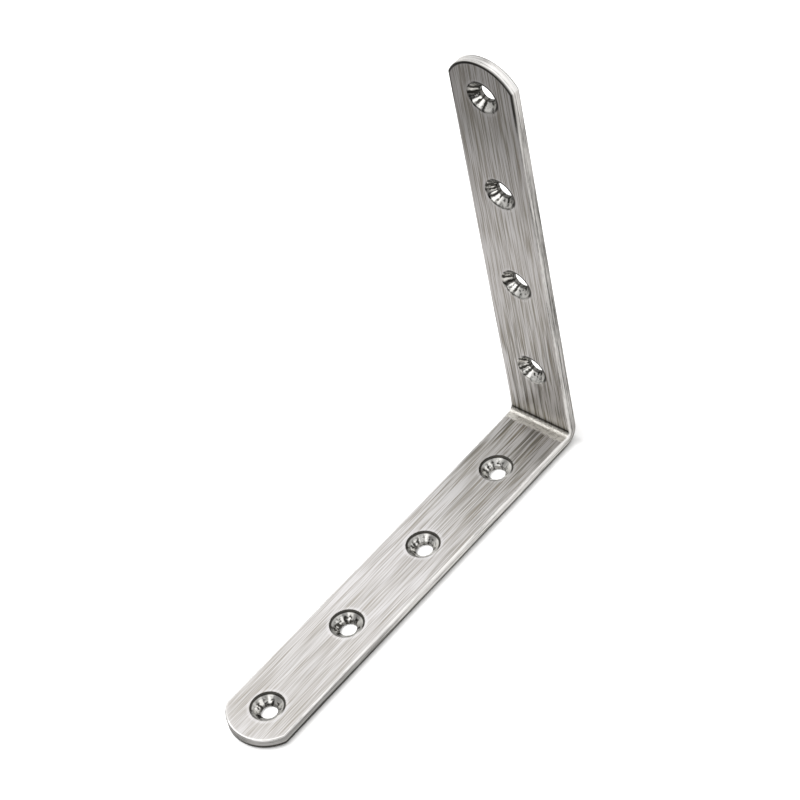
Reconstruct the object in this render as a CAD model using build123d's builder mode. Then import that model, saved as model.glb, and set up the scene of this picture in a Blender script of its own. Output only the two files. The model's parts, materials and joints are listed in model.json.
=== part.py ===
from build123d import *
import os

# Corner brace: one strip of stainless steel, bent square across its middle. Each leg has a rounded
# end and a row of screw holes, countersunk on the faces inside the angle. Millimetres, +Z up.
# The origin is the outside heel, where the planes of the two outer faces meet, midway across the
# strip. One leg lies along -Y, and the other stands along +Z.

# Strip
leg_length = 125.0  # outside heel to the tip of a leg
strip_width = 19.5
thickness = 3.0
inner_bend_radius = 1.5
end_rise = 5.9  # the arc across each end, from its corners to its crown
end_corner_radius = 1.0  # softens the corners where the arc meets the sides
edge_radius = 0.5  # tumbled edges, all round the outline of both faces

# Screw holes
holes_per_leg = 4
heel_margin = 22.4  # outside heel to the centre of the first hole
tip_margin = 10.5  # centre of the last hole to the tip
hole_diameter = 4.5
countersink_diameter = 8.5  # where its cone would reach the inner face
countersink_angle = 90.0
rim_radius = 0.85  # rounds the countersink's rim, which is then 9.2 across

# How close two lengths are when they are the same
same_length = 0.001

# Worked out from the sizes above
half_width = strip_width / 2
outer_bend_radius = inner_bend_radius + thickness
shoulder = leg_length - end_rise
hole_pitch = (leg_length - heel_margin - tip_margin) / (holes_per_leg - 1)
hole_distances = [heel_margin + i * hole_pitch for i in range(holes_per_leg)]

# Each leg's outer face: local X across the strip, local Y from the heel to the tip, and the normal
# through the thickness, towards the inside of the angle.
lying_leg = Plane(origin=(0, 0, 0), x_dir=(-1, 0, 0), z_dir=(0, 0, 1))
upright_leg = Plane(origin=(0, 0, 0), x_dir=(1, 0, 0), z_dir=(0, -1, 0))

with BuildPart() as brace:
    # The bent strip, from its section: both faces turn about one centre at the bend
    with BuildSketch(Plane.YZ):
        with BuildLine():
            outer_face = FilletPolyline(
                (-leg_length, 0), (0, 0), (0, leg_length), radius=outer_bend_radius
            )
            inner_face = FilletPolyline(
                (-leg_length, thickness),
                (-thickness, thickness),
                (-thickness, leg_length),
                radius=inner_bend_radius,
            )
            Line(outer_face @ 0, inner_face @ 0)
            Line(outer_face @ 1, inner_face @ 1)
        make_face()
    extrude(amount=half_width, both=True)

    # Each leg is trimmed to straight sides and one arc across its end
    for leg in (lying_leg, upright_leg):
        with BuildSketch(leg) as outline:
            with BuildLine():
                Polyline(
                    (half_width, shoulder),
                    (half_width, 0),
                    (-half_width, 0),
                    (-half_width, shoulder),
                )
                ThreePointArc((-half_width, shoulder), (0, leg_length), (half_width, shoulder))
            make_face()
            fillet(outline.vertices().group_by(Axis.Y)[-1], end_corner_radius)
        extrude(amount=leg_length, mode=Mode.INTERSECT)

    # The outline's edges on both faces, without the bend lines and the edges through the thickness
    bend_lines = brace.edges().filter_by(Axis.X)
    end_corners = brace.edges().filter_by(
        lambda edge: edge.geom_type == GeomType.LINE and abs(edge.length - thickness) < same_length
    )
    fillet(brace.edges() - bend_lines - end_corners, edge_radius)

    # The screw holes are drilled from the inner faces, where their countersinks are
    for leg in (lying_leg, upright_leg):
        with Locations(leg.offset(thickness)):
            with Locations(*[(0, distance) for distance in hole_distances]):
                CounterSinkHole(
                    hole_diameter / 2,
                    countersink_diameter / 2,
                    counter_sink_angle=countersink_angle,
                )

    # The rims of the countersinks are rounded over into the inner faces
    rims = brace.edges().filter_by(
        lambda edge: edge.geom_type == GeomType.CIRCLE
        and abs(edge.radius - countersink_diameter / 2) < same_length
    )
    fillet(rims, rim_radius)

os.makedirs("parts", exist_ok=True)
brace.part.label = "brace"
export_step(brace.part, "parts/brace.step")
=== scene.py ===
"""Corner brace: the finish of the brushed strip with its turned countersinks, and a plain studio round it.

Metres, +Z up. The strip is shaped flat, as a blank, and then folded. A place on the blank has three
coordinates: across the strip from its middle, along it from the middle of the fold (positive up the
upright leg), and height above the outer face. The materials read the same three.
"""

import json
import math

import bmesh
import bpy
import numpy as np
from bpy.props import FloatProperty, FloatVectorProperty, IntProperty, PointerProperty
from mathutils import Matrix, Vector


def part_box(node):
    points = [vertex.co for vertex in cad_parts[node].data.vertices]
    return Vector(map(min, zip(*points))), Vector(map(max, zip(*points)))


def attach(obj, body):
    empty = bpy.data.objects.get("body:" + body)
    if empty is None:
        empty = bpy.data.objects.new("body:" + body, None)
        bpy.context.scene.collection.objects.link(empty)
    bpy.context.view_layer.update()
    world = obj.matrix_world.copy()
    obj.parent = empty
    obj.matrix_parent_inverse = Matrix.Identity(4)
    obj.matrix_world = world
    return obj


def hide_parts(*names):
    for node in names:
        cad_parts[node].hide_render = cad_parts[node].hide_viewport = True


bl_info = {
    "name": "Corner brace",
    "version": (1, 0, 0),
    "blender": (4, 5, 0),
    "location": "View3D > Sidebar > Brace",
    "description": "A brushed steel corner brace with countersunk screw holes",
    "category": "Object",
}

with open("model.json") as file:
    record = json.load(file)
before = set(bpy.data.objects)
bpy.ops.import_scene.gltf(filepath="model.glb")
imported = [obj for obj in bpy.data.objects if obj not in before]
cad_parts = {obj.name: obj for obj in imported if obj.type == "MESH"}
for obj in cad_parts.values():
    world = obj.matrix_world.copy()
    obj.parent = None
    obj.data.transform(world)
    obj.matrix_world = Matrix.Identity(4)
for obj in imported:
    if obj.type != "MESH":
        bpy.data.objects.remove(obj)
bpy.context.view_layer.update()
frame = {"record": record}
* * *
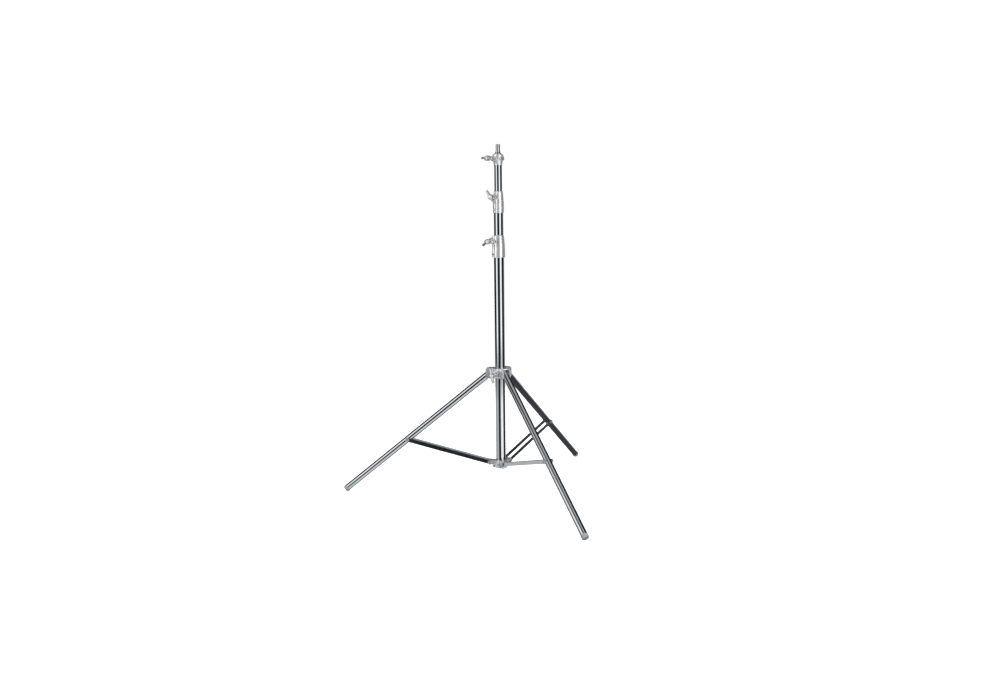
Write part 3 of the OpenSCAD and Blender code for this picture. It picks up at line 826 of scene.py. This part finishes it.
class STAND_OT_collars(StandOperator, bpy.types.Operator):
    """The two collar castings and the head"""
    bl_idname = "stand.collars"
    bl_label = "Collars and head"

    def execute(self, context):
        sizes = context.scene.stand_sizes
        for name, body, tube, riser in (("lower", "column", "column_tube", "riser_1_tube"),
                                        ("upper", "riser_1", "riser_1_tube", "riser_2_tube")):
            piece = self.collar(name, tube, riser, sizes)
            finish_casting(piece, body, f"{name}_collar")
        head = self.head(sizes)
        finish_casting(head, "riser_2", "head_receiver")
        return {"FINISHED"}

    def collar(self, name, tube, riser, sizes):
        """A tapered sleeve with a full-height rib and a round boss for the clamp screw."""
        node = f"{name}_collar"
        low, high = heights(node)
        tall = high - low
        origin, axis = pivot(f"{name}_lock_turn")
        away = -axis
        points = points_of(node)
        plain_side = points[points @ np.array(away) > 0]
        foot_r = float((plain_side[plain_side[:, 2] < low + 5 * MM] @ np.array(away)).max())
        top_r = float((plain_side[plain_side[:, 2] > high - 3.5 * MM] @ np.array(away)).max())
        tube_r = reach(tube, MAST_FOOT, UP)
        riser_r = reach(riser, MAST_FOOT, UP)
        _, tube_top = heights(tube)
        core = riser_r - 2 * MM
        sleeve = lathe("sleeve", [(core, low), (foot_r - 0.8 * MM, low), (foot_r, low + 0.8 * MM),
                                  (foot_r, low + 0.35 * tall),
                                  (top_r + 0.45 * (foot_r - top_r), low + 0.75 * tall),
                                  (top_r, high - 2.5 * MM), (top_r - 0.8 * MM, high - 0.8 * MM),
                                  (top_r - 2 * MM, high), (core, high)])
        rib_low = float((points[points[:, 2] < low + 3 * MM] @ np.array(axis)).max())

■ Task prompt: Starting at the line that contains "# The rims of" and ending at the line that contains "for node in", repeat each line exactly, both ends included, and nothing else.

■ Finished exercise:
    # The rims of the countersinks are rounded over into the inner faces
    rims = brace.edges().filter_by(
        lambda edge: edge.geom_type == GeomType.CIRCLE
        and abs(edge.radius - countersink_diameter / 2) < same_length
    )
    fillet(rims, rim_radius)

os.makedirs("parts", exist_ok=True)
brace.part.label = "brace"
export_step(brace.part, "parts/brace.step")
=== scene.py ===
"""Corner brace: the finish of the brushed strip with its turned countersinks, and a plain studio round it.

Metres, +Z up. The strip is shaped flat, as a blank, and then folded. A place on the blank has three
coordinates: across the strip from its middle, along it from the middle of the fold (positive up the
upright leg), and height above the outer face. The materials read the same three.
"""

import json
import math

import bmesh
import bpy
import numpy as np
from bpy.props import FloatProperty, FloatVectorProperty, IntProperty, PointerProperty
from mathutils import Matrix, Vector


def part_box(node):
    points = [vertex.co for vertex in cad_parts[node].data.vertices]
    return Vector(map(min, zip(*points))), Vector(map(max, zip(*points)))


def attach(obj, body):
    empty = bpy.data.objects.get("body:" + body)
    if empty is None:
        empty = bpy.data.objects.new("body:" + body, None)
        bpy.context.scene.collection.objects.link(empty)
    bpy.context.view_layer.update()
    world = obj.matrix_world.copy()
    obj.parent = empty
    obj.matrix_parent_inverse = Matrix.Identity(4)
    obj.matrix_world = world
    return obj


def hide_parts(*names):
    for node in names:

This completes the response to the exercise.